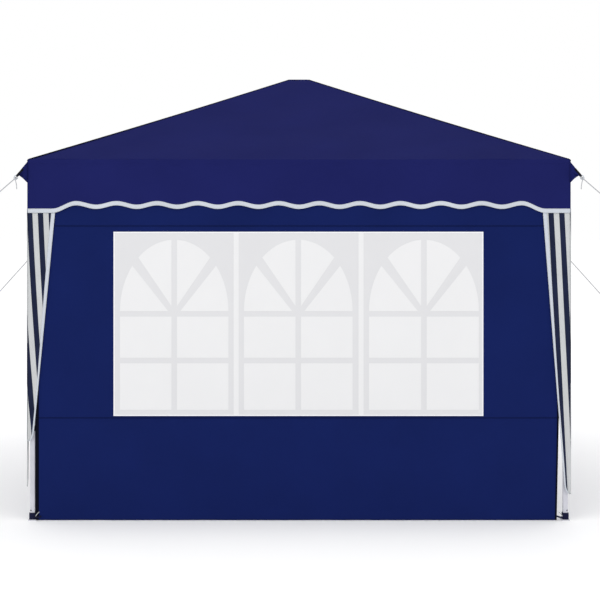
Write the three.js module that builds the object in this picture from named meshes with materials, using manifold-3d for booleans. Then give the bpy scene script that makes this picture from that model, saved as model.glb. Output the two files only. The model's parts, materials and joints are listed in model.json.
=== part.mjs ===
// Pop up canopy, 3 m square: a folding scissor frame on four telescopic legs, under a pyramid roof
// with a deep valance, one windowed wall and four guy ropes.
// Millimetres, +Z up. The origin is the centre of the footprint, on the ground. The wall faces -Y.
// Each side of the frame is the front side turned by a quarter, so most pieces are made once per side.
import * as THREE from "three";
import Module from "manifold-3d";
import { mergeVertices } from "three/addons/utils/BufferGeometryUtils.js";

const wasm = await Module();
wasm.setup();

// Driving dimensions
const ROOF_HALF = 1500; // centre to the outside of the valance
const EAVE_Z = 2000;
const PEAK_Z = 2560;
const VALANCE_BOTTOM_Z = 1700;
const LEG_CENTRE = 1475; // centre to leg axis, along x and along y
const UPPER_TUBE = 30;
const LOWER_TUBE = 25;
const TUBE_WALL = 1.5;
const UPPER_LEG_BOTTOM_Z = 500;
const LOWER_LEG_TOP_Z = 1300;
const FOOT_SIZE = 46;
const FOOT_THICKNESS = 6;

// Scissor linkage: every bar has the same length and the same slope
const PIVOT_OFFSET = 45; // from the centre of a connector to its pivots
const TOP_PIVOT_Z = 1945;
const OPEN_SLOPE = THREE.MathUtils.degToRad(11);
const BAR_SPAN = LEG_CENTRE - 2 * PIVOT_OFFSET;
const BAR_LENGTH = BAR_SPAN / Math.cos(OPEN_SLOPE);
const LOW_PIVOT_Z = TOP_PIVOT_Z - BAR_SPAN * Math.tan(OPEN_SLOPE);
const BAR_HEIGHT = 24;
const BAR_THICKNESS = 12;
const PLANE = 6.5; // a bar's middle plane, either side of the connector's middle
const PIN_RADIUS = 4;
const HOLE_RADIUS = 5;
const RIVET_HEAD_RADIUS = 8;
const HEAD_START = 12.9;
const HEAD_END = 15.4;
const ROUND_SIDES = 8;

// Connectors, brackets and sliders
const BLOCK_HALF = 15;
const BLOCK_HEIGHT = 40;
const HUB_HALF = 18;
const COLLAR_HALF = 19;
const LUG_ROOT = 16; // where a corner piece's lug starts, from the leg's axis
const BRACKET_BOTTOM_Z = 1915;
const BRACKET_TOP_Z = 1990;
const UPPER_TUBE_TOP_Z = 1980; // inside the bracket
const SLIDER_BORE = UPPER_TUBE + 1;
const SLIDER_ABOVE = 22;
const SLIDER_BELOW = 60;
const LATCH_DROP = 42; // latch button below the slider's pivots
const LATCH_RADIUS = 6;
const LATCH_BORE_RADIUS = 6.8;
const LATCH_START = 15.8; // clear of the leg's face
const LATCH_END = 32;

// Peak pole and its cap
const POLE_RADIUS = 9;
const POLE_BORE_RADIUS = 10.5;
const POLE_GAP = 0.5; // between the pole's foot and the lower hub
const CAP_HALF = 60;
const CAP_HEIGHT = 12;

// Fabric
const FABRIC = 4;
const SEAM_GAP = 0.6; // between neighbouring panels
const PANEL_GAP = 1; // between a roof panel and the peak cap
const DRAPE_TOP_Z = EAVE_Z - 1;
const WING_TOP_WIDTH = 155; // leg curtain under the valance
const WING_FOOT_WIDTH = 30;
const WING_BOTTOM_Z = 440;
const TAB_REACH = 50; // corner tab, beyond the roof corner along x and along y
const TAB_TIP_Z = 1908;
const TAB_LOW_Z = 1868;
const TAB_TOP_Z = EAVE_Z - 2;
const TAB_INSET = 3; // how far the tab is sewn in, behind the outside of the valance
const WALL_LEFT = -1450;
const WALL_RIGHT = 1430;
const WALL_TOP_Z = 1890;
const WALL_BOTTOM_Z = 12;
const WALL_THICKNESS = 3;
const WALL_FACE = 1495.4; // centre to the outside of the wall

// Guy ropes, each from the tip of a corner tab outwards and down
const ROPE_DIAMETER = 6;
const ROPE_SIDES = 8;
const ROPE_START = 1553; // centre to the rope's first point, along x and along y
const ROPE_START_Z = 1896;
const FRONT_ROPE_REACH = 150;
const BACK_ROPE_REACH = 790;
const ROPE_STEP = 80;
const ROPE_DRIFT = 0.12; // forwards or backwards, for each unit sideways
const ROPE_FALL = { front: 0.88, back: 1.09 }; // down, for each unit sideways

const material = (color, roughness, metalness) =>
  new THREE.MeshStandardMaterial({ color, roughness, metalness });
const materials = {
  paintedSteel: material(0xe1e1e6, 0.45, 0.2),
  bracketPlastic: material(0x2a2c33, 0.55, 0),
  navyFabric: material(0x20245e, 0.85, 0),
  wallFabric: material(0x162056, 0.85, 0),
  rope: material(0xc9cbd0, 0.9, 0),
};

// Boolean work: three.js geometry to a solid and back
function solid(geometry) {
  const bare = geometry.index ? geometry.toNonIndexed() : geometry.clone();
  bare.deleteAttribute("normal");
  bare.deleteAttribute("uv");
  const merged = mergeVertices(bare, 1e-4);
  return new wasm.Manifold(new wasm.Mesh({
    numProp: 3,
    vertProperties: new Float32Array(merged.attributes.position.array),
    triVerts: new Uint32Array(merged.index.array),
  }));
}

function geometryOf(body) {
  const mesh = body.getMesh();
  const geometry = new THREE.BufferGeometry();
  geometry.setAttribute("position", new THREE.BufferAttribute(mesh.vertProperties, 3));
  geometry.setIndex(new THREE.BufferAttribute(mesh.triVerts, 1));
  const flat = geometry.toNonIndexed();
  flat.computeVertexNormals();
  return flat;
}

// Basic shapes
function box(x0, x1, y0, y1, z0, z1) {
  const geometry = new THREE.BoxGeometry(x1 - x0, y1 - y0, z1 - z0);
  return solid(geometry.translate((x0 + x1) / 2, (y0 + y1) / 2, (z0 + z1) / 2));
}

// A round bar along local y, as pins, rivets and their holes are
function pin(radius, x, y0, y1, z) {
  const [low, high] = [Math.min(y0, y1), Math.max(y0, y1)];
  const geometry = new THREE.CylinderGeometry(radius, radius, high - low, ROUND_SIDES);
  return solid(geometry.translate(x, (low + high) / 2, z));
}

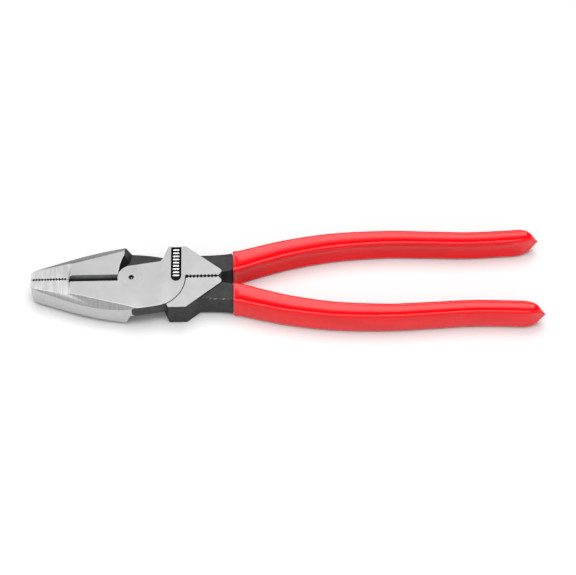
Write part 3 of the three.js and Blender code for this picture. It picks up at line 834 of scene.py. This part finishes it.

____________________

GIVEN REQUEST » Reproduce verbatim only this range: the first line of the material through the line that contains "const FOOT_THICKNESS = 6;", inclusive.

EXERCISE RESULT »
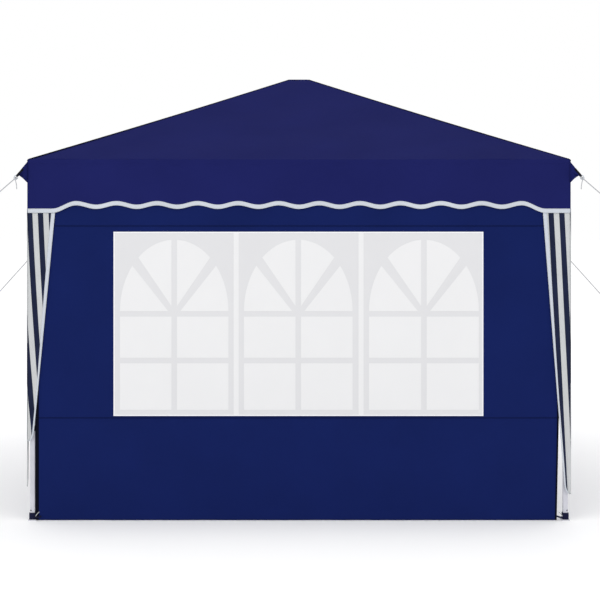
Write the three.js module that builds the object in this picture from named meshes with materials, using manifold-3d for booleans. Then give the bpy scene script that makes this picture from that model, saved as model.glb. Output the two files only. The model's parts, materials and joints are listed in model.json.
=== part.mjs ===
// Pop up canopy, 3 m square: a folding scissor frame on four telescopic legs, under a pyramid roof
// with a deep valance, one windowed wall and four guy ropes.
// Millimetres, +Z up. The origin is the centre of the footprint, on the ground. The wall faces -Y.
// Each side of the frame is the front side turned by a quarter, so most pieces are made once per side.
import * as THREE from "three";
import Module from "manifold-3d";
import { mergeVertices } from "three/addons/utils/BufferGeometryUtils.js";

const wasm = await Module();
wasm.setup();

// Driving dimensions
const ROOF_HALF = 1500; // centre to the outside of the valance
const EAVE_Z = 2000;
const PEAK_Z = 2560;
const VALANCE_BOTTOM_Z = 1700;
const LEG_CENTRE = 1475; // centre to leg axis, along x and along y
const UPPER_TUBE = 30;
const LOWER_TUBE = 25;
const TUBE_WALL = 1.5;
const UPPER_LEG_BOTTOM_Z = 500;
const LOWER_LEG_TOP_Z = 1300;
const FOOT_SIZE = 46;
const FOOT_THICKNESS = 6;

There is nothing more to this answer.